In this environment, spatial distribution is understood as an engine of experimentation, producing an arena for military invention. The resulting architectural “machines” have generated a test bed based on a utilitarian architecture. At times following a logic familiar to architectural functionalism, China Lake translates program into space, understanding a “building” as a space of precise performance. The change of programs in older buildings and support infrastructure has resulted in numerous modifications, in which the original performance of buildings and test ranges are edited and updated to follow new research requirements.

Constructed as a result of a wartime alliance between the military and private industry, architecture and spatial design provide the framework for imagining the disposition of authority, structure experimental and administrative practices. Traces of past projects and the international conflicts that formed their context of development and ultimate proving ground.

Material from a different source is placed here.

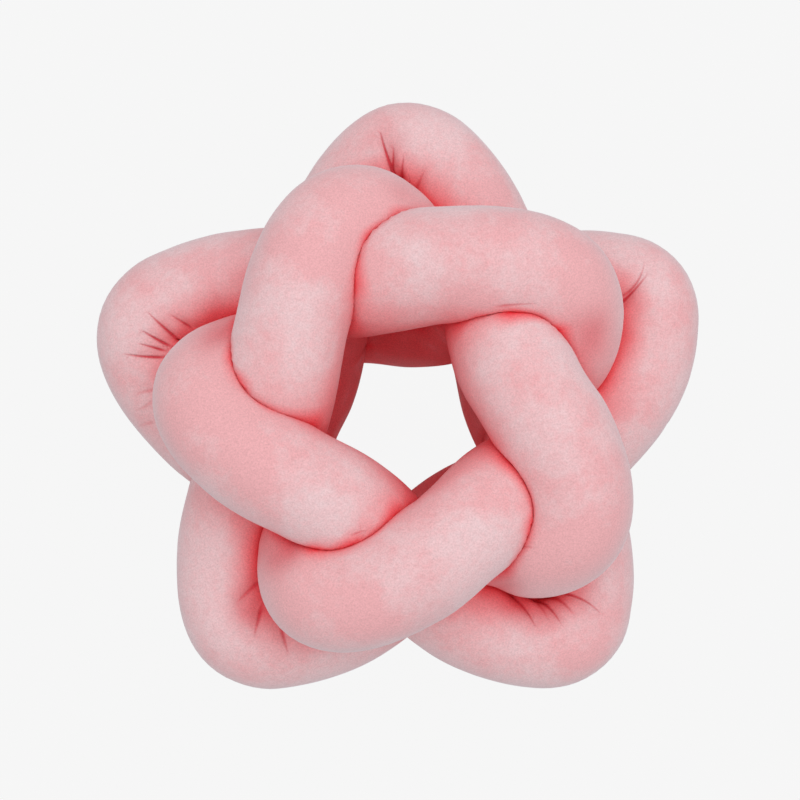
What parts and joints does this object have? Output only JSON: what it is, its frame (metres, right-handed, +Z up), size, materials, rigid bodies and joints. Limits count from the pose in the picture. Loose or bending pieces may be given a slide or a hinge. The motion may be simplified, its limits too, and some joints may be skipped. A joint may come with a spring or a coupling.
{
  "type": "knot cushion",
  "caption": "Knot cushion: a stuffed velvet tube tied in a thick star-shaped knot with an open middle, for a sofa, bed or chair.",
  "frame": {"origin": "middle of the cushion's outline, on the surface it lies on", "axes": "+Z up out of the cushion's face, +Y towards the star's upper point, +X across the star at its widest"},
  "size_m": [0.3962, 0.3852, 0.2175],
  "materials": {
    "velvet": "soft short-pile pink velvet"
  },
  "bodies": {
    "root": {"knot_tube": "velvet"}
  },
  "joints": []
}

Through archival research and interviews, this project attempts to examine this fascinating manifestation of post war urbanism and architectural testing space. China Lake presents a unique opportunity to encounter the operational, administrative, and ethical difficulties of trans-disciplinary research and design. Our project aims to unearth the political and social variables that have generated particular and localized spatial practices both in the China Lake base lands and in the adjoining town of Ridgecrest.

We have attempted to understand China Lake and its formal and informal protocols to both comment (critically) and act (propose and design) accordingly. Through this investigation we demonstrate how policy can and does work as a design tool on both an architectural and urban scale. Rather than being interested in the university as a vocational training ground that simply passes on technical skills matched with aesthetic competence, we are proposing to redefine the university as an apparatus of genuine investigation – one that matters and produces social, political, and spatial consequence.